A live gig by Handsome Boy Modeling School is something of an oxymoron. HBMS is an inside joke stretched over two genre-blurring discs, so meta that indie-hop superproducers Dan "The Automator" Nakamura and "Prince" Paul Huston felt the need for a second set of pseudonyms. On their two albums, the elaborate pose fronted a producer’s party that packed track lists with tight-wound hip-hop and croons that owed more to Portishead than to the Bomb Squad. The duo’s assumed identities as smooth operators Nathaniel Merriweather and Chest Rockwell faded before a dazzling parade of cameos, from Del tha Funky Homosapien to John Oates. Given such hot cuts, the producers’ penchant for obscure sit-com namechecks and giggly sexual innuendo was forgivable — even funny — as long as it didn’t interrupt the funk for too long.

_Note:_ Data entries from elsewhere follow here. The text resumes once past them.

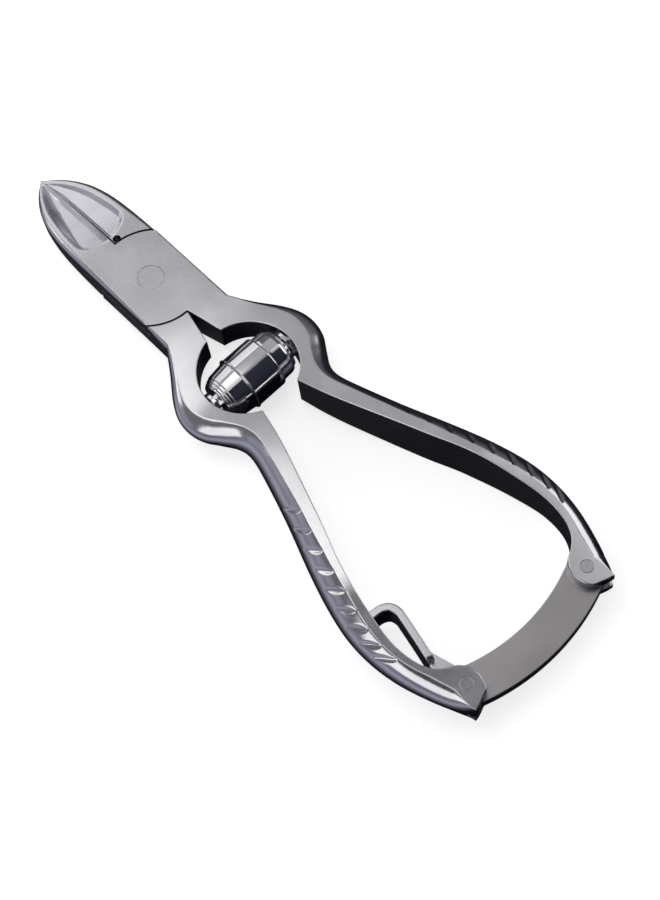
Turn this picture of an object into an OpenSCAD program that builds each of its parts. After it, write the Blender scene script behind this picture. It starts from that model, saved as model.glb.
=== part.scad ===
// Barrel-spring nail clipper: two lapped halves, telescoping barrel spring,
// lock bar and catch lever. Lengths in mm, Z up, clipper lying flat and closed.
// Sub-parts are drawn about the pivot axis at mid thickness; place() moves
// them so that the origin is the bottom centre of the whole clipper.

/* [View] */
// sub-part to draw, or all

/* [Overall] */
// pivot axis to the closed tip
tip_x = 34; // [25:0.5:45]
// pivot axis to the outer edge of the lock bar
tail_x = 104.6; // [90:0.2:120]

/* [Jaws and lap] */
// half width of the lap where both halves cross
lap_half_w = 7.6; // [6:0.1:10]
// half thickness at the pivot
lap_half_t = 3.65; // [2.5:0.05:5]
// radius of the round lap
lap_r = 10.35; // [8:0.05:13]
// gap between the lap and the shoulders around it
shoulder_gap = 0.25; // [0.1:0.05:0.6]
// gap between the two lapped faces
lap_gap = 0.04; // [0.02:0.01:0.2]
// pivot rivet radius
rivet_r = 2.8; // [2:0.1:4]
// running clearance of the hinge pins, on the radius
run_gap = 0.04; // [0.02:0.01:0.1]
// jaw gap beside the lap, closing to nothing at the tip
jaw_gap = 0.3; // [0.1:0.1:2]
// radius of the hollow ground into each jaw
hollow_r = 7; // [5:0.25:12]

/* [Handles] */
// half thickness of the grip where it is fullest
grip_half_t = 5.75; // [4:0.05:7]
// half thickness at the handle ends
end_half_t = 3.15; // [2.5:0.05:4]
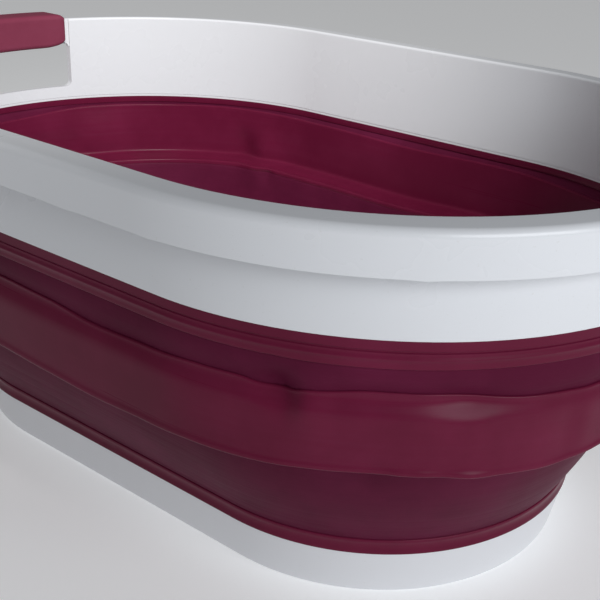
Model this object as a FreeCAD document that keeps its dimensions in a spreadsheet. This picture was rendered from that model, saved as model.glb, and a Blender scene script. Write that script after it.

Playing the Paradise a week ago Tuesday, however, the dapper deans struggled to move the sold-out crowd. Live guitar, bass, and keyboards provided the fanfare as Nakamura and Huston took the stage, swaggering in matching red-leather jackets and handlebar ’staches — and then the music cut out so they could gab about their penises and the wonders of handsomeness. It set a pattern where overlong stretches of lame patter took the place of HBMS’s elegant musical stylings.

Worse, the compulsive eclecticism of HBMS’s studio recordings proved impossible to re-create on stage, what with the luminaries and curveballs who drove the albums scattered across the globe. Instead, we got a projection screen with bobblehead animations of their favorite guests looking as if they’d escaped from a zombie South Park to lip-synch over flat instrumentation. The producers ended many songs prematurely, preferring instead to bring on horrorcore trouper Mr. Dead (er, "Manfred Winters") for two interminable skits of homophobia and misogyny. HBMS have always mixed a little broad humor in with their sleek music, but this ham-handed audience abuse wouldn’t stand a chance at a local comedy club.

Things picked up with the energetic finale provided by guest Dres, who got the grateful crowd jumping with three breezily storming songs — including "The Choice Is Yours," his 1991 hit with Black Sheep — that built hopes for his duo’s third album. That aside, this gig was a poor showing for the confirmed bachelors of arts — and proof that such dicy extracurricular pursuits are best left off campus and out of sight.